16 Jul After the Attack in Nice, France
The following are thoughts composed on the day after the Nice, France terrorist attack on Bastille Day, July 14th, 2016.
It behooves us to resist the axiom spoken by George Santayana, “Those who cannot remember the past are condemned to repeat it.”
As I listened to the news this morning, reporting the remarks of world leaders to the attacks of yesterday, I was distressed at their insipid response. A reporter referred to one national leader’s response as a “bold reply.” The now well-verified and amply documented agenda of radical Islam to violently attack their enemies needs much more than a “bold reply.” They have declared war on everything they deem Dar al-Kharb, the House of War; in which dwell all who are not a part of their particular brand of jihadist Islam, including non-Muslims and moderate Muslims. It’s time the civil governments the jihadis deem Dar al-Khard officially declared war on them and did much more than send “strong words” at them.
In Romans 13, the Apostle Paul says it is the duty of civil governments to use the power of the sword to punish evil. The doctrine of a just war has long been a subject in Christendom. A defensive war is a just use of force. Since Radical Islamists have both declared war on the West and are vigorously persecuting it, Western nations must reply in kind.
The man who drove a truck through the pedestrian-filled streets of Nice yesterday, killing (at this count) eighty people, wasn’t going to be “reasoned with.” His religious ideology drove him to do what he did. It wasn’t a lack of employment, discomfiture at cultural tensions, or that women in France cannot wear a veil that drove him. His brand of religion thinks killing “infidels” glorifies Allah. THAT’S why he did it.
And his peers will continue to carry out such attacks until they are systematically hunted down and stopped. No amount of well-wishing by liberals and Pollyannaish politicians will change that.
It’s time to cease the “strong replies” limited to words and DO something about ending the threat of Radical Islam.

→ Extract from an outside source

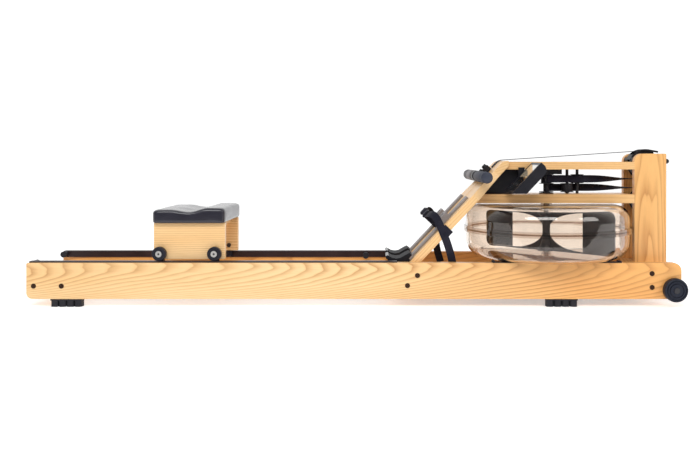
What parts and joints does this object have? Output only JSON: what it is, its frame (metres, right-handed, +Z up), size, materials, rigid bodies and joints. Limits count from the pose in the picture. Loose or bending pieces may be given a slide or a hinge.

Winston Churchill read an English translation of Adolf Hitler’s manifesto Mein Kampf in 1933. Hitler made his vision of the new Germany crystal clear in its pages. Churchill took Hitler at his word and began to warn his fellow Brits of the emerging Nazi regime. But the England of that time was weary of conflict following the trauma of The Great War and didn’t want to believe another war was looming. They went for the soothing words of politicians who announced “peace in our time.” Churchill’s warning only earned him the animosity of his peers and the British public.
Churchill was quietly removed from political sight and marginalized by the press. But he stayed his course and kept warning about the Nazi threat. In a speech to the House of Commons in May of 1935 when Hitler was moving to annex Austria as the first step in his strategy to conquer all Europe, Churchill said . . .
When the situation was manageable it was neglected, and now that it is thoroughly out of hand we apply too late the remedies which then might have effected a cure. There is nothing new in the story. It is as old as the sibylline books. It falls into that long, dismal catalogue of the fruitlessness of experience and the confirmed unteachability of mankind. Want of foresight, unwillingness to act when action would be simple and effective, lack of clear thinking, confusion of counsel until the emergency comes, until self-preservation strikes its jarring gong–these are the features which constitute the endless repetition of history.
Still he was ignored. And he was ignored when Germany annexed the Sudeten from Czechoslovakia. But when the Germans blitzkrieged their way across Poland, Britain finally woke up and realized what Churchill had been warning about for years was all true. The Nazis were evil and would never be appeased. The Brits deposed their pacifist politicians and elevated Churchill to lead them.
Did you know Churchill likened Mein Kampf to the Koran? On page fifty 50 of his work The Gathering Storm (1948) Churchill referred to Mein Kampf as “The new Koran of faith and war: turgid, verbose, shapeless, but pregnant with its message.”
The power of this warning lies in its reversal. Churchill saw in Hitler’s tome but an echo of a prior evil located in the Koran. If the Nazis were an evil danger that had to be met with equal force and a determination to utterly quash it, how much more the ideology promoted & encouraged by the Koran?
Until Western leaders realize modern jihadists are simply living out a radical obedience to their religion and that they won’t stop because they CAN’T and be faithful to Allah, we’re doomed to more attacks like what happened yesterday in Nice, France.
As Christians, we ought to pray & work for the conversion of all people, including jihadists. But the God ordained duty of civil government is to protect its citizens.